Depending on the level of training or experience being around humans, some Dogs have no problem being hugged, for example, while others will become aggressive if one does more than a pat on the head. It’s a good idea to ask one of the Dog’s family members about where your new furry friend prefers to be touched.

After a while, it should be okay to interact more with the Dog, but be cautious, even if one of the Dog’s family members is supervising your interaction.


Once you have befriended a once- unfamiliar Dog, you should also consider that there is such a thing as too much interaction. Some Dogs can easily become hyperactive when attention is given to them, and they may end up engaging their new friend in a bit of rough play. It’s like how puppies have mock fights.

Aside from the concerns about mouthing and nipping, if you have a large Dog becoming excited, that rough play can leave one disheveled, or even with minor scratches and bruises. It’s best to keep calm and set up boundaries even then.


What about kneeling down to meet an unfamiliar Dog eye to eye, or bending down to greet them?

I’ve seen friendly but untrained or hyperstimulated Dogs accidentally wound people’s faces with mouthing actions, so I usually make sure
to keep my face away from possible lunges when it comes to unfamiliar Dogs.

Same with trying to hug unfamiliar Dogs – if I have issues with strangers hugging me suddenly, I can only imagine how that can make unfamiliar Dogs afraid or defensive.

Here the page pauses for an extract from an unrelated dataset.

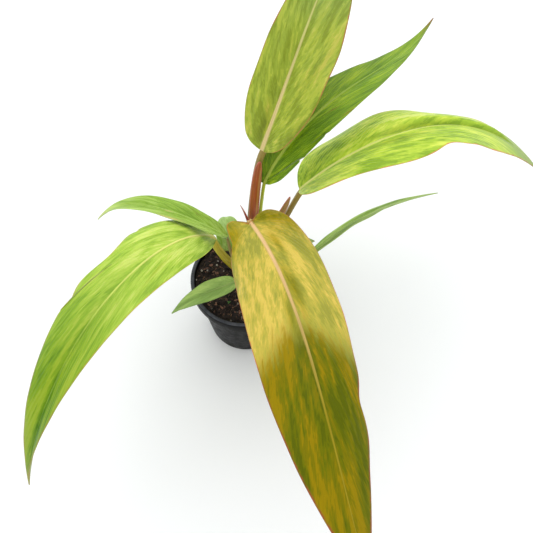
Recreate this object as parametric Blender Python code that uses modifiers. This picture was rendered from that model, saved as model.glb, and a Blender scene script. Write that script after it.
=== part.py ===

In my experience, befriending an unfamiliar Dog is a gamble: The less you know about them, the more you put yourself at risk of being injured.

My personal philosophy about befriending unfamiliar Dogs is this: Unless I will be interacting with the Dog and his or her family (for example, one family member is a friend of mine) many times, I will admire only from afar, as the term goes. While the opportunity to have a new furry friend can be very rewarding, one should be careful about being too friendly.